## STATED EXERCISE
Copy out all the data, word for word.

## DATA EXCERPT
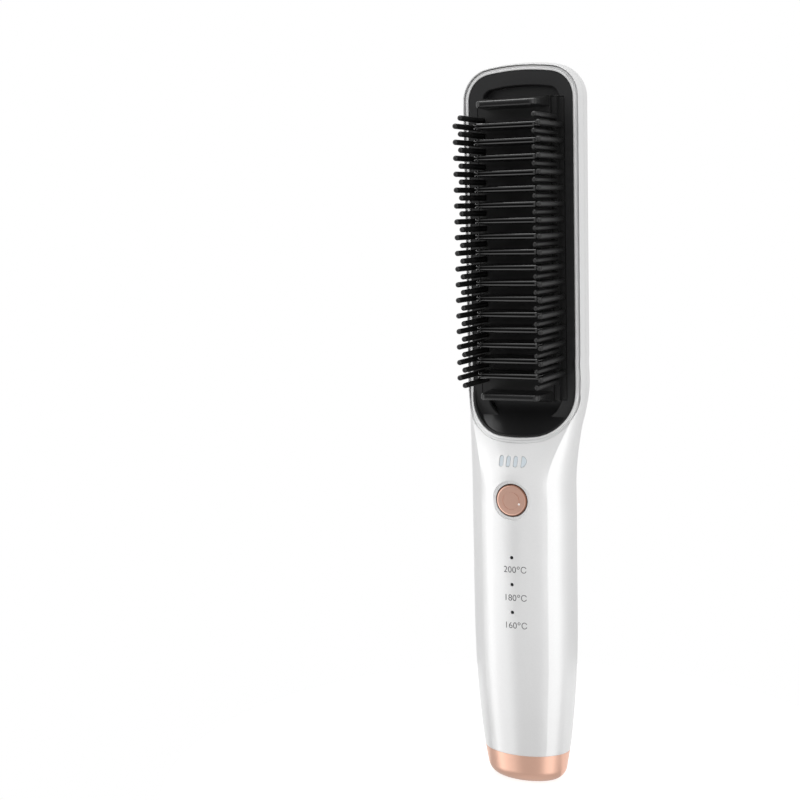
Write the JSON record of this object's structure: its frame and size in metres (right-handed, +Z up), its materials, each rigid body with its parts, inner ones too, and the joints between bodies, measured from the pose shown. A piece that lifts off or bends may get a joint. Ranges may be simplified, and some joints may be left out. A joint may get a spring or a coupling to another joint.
{
  "type": "cordless hot comb",
  "caption": "Cordless hot comb: oval handle with a push button and light windows, arched head with a scooped tray, heated fins between rows of round-tipped teeth.",
  "frame": {"origin": "middle of the end cap's flat bottom, on the handle's long axis, where the charging slot opens", "axes": "+Z up the handle to the head, the teeth point to -Y, +X to the right of someone who looks at the teeth"},
  "size_m": [0.043, 0.0388, 0.249],
  "materials": {
    "shell_white": "pearl gloss",
    "rose_gold": "metallised rose gold, satin",
    "tray_black": "gloss",
    "plate_black": "glossy black ceramic coat",
    "teeth_black": "gloss, heat-proof nylon",
    "light_guide": "translucent",
    "lamp_lens": "smoked clear",
    "heater_ceramic": "matte",
    "mica": "matte mica",
    "sheet_aluminium": "bare",
    "screw_steel": "zinc plated",
    "fuse_metal": "bare",
    "glass_bead": "clear amber",
    "glass_felt": "glass-fibre felt",
    "silicone_red": "silicone",
    "switch_black": "moulded",
    "board_green": "solder mask",
    "chip_black": "moulded",
    "led_lens": "clear",
    "cell_blue": "shrink sleeve",
    "tab_nickel": "nickel strip",
    "inner_plastic": "moulded",
    "socket_steel": "nickel plated"
  },
  "bodies": {
    "handle": {"front_shell": "shell_white", "rear_shell": "shell_white", "end_cap": "rose_gold", "head_tray": "tray_black", "heating_plate": "plate_black", "upper_end_bar": "tray_black", "lower_end_bar": "tray_black", "left_comb_strip": "teeth_black", "right_comb_strip": "teeth_black", "gauge_light_guide": "light_guide", "lamp_light_pipes": "lamp_lens", "ptc_heaters": "heater_ceramic", "mica_sheet": "mica", "heater_clamp": "sheet_aluminium", "clamp_screws": "screw_steel", "thermal_fuse": "fuse_metal", "thermistor": "glass_bead", "heat_blanket": "glass_felt", "heater_leads": "silicone_red", "shell_screws": "screw_steel", "switch_body": "switch_black", "main_board": "board_green", "board_components": "chip_black", "board_screws": "screw_steel", "gauge_leds": "led_lens", "lamp_board": "board_green", "lamp_leds": "led_lens", "battery_cell": "cell_blue", "battery_tabs": "tab_nickel", "battery_cradle": "inner_plastic", "socket_carrier": "inner_plastic", "carrier_screws": "screw_steel", "usb_c_socket": "socket_steel", "charge_board": "board_green"},
    "button": {"power_button": "rose_gold"},
    "plunger": {"switch_plunger": "switch_black"}
  },
  "joints": [
    {"name": "button_press", "type": "slide", "parent": "handle", "child": "button", "axis": [0, 1, 0], "range_m": [0, 0.0005], "stiffness_N_per_m": 600},
    {"name": "plunger_press", "type": "slide", "parent": "handle", "child": "plunger", "axis": [0, 1, 0], "range_m": [0, 0.0005]}
  ],
  "couplings": [
    {"joint": "plunger_press", "follows": "button_press", "ratio": 1}
  ]
}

## RESULT OF THE EXERCISE
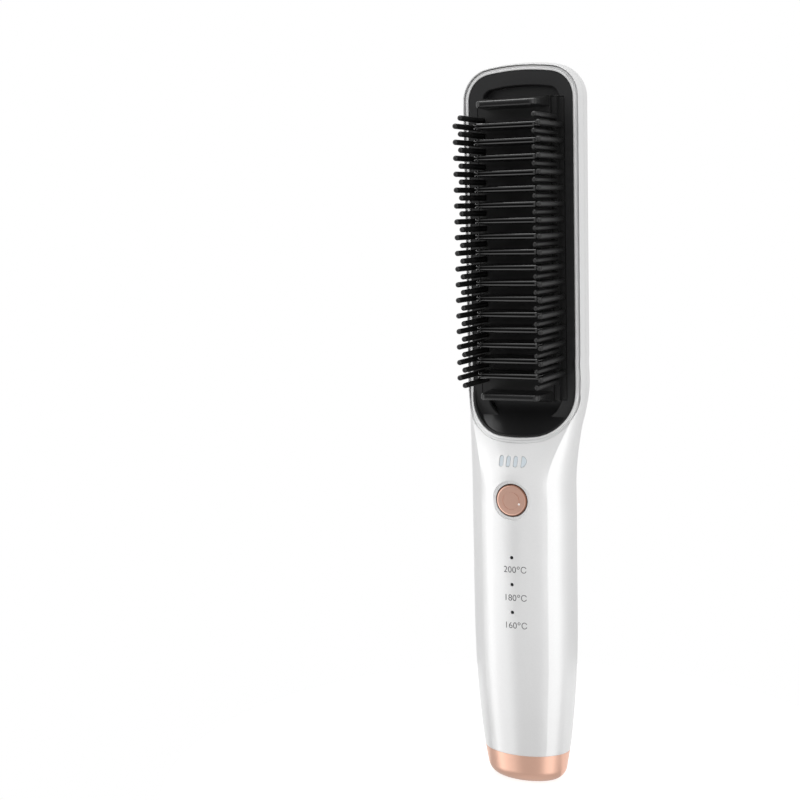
Write the JSON record of this object's structure: its frame and size in metres (right-handed, +Z up), its materials, each rigid body with its parts, inner ones too, and the joints between bodies, measured from the pose shown. A piece that lifts off or bends may get a joint. Ranges may be simplified, and some joints may be left out. A joint may get a spring or a coupling to another joint.
{
  "type": "cordless hot comb",
  "caption": "Cordless hot comb: oval handle with a push button and light windows, arched head with a scooped tray, heated fins between rows of round-tipped teeth.",
  "frame": {"origin": "middle of the end cap's flat bottom, on the handle's long axis, where the charging slot opens", "axes": "+Z up the handle to the head, the teeth point to -Y, +X to the right of someone who looks at the teeth"},
  "size_m": [0.043, 0.0388, 0.249],
  "materials": {
    "shell_white": "pearl gloss",
    "rose_gold": "metallised rose gold, satin",
    "tray_black": "gloss",
    "plate_black": "glossy black ceramic coat",
    "teeth_black": "gloss, heat-proof nylon",
    "light_guide": "translucent",
    "lamp_lens": "smoked clear",
    "heater_ceramic": "matte",
    "mica": "matte mica",
    "sheet_aluminium": "bare",
    "screw_steel": "zinc plated",
    "fuse_metal": "bare",
    "glass_bead": "clear amber",
    "glass_felt": "glass-fibre felt",
    "silicone_red": "silicone",
    "switch_black": "moulded",
    "board_green": "solder mask",
    "chip_black": "moulded",
    "led_lens": "clear",
    "cell_blue": "shrink sleeve",
    "tab_nickel": "nickel strip",
    "inner_plastic": "moulded",
    "socket_steel": "nickel plated"
  },
  "bodies": {
    "handle": {"front_shell": "shell_white", "rear_shell": "shell_white", "end_cap": "rose_gold", "head_tray": "tray_black", "heating_plate": "plate_black", "upper_end_bar": "tray_black", "lower_end_bar": "tray_black", "left_comb_strip": "teeth_black", "right_comb_strip": "teeth_black", "gauge_light_guide": "light_guide", "lamp_light_pipes": "lamp_lens", "ptc_heaters": "heater_ceramic", "mica_sheet": "mica", "heater_clamp": "sheet_aluminium", "clamp_screws": "screw_steel", "thermal_fuse": "fuse_metal", "thermistor": "glass_bead", "heat_blanket": "glass_felt", "heater_leads": "silicone_red", "shell_screws": "screw_steel", "switch_body": "switch_black", "main_board": "board_green", "board_components": "chip_black", "board_screws": "screw_steel", "gauge_leds": "led_lens", "lamp_board": "board_green", "lamp_leds": "led_lens", "battery_cell": "cell_blue", "battery_tabs": "tab_nickel", "battery_cradle": "inner_plastic", "socket_carrier": "inner_plastic", "carrier_screws": "screw_steel", "usb_c_socket": "socket_steel", "charge_board": "board_green"},
    "button": {"power_button": "rose_gold"},
    "plunger": {"switch_plunger": "switch_black"}
  },
  "joints": [
    {"name": "button_press", "type": "slide", "parent": "handle", "child": "button", "axis": [0, 1, 0], "range_m": [0, 0.0005], "stiffness_N_per_m": 600},
    {"name": "plunger_press", "type": "slide", "parent": "handle", "child": "plunger", "axis": [0, 1, 0], "range_m": [0, 0.0005]}
  ],
  "couplings": [
    {"joint": "plunger_press", "follows": "button_press", "ratio": 1}
  ]
}